What weighs the book’s intriguing premise down is a consummate need to render exhaustive details chartering location site visits and the physical layouts taken in during the research phase of the book. Such vivid window gazing along the authorial vision quest blurs an understanding of whether this book seeks to uncover some higher “social truth” (little “t”, as always) or simply pull together a nonfiction screenplay ready for brokered adaptation. Is this a real-life investigation? Are readers headed toward the author’s internal catharsis? Descript minutia pads the word count but could easily be skimmed over without lessening the inquiry. It’s understood that this brand of prosy aesthetic speaks to an intended audience. Indeed, Behaving Badly reads as very New Yorker-esque. So certainly that preferred audience might find a bit more stimulation in this narrativized search for a cross-cultural Holy Grail.
Unresolved Tensions
Ultimately, there’s something at work within the author’s voice. The old adage “the devil is in the details” comes to mind amidst such indefatigable description that accompanies each chapter’s location. In some ways, it’s as if the buildup in description will help to unveil (or perhaps contextualize) each situational bend on reality. The parts of the whole may convey a labyrinthine truth that must be fully expressed in order to come into complete understanding. This is one theory that remains unclear.
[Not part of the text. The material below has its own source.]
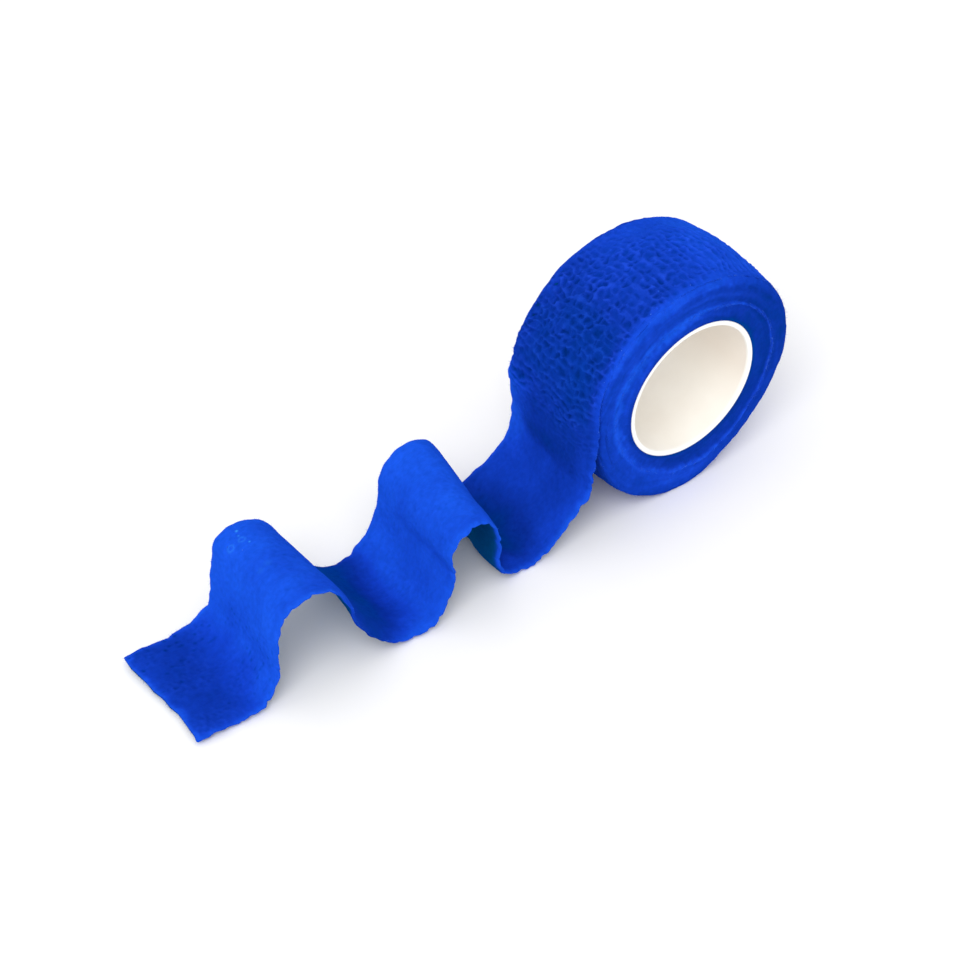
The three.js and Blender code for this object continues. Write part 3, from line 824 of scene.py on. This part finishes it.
strip = add_mesh(
    "bandage_strip",
    strip_points,
    strip_quads,
    caps,
    {
        "relief": extend(relief_shading).ravel(),
        "tone_and_painted_shading": extend(tone_and_painted_shading).ravel(),
        "painted_shadow_tint": extend(painted_shadow_tint).ravel(),
        "cloth_place": extend(cloth_place).reshape(-1, 3),
    },
)

# ============================================================================
# The wound turns under the outermost one, with their two faces
# ============================================================================
body_deg = -180 + 360 * (np.arange(BODY_STEPS) + 0.5) / BODY_STEPS
low = sunk(body_deg)
body_profile = roll_profile(body_deg, low)
edge_near = look_up(EDGES, "deg", "near", body_deg)
edge_far = look_up(EDGES, "deg", "far", body_deg)
length_near = -body_profile[2][:, 0]
length_far = body_profile[2][:, -1]
SHOULDER_IN = 1.6  # the fine part starts this far under the strip's margin
n_face = int((length_near.mean() - edge_near.mean() + SHOULDER_IN) / BODY_STEP)
side_near = np.linspace(0, 1, n_face)
start_near = edge_near - SHOULDER_IN
where_near = -(start_near[:, None] + (length_near - start_near)[:, None] * side_near[None])
start_far = edge_far - SHOULDER_IN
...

Collinsworth constructs details in a way that suggests material culture both conceals and reveals something about the evolutionary shift in human thinking. Maybe there is a covert investigation at work in Behaving Badly, an experiment in play where the reader can translate morality through echoes of modernity and remnants of postmodernity — to “figure out” morality based upon the composition of interview settings and social spaces, cityscapes and ambiance. Such description may unearth a subtler question; does materiality of all forms represent or replace a shared social morality? Or do our new technologies and modes of production and consumption merely mask primitive and cyclical ways of re-presenting same or similar meanings through physical, not spiritual, uses and gratifications?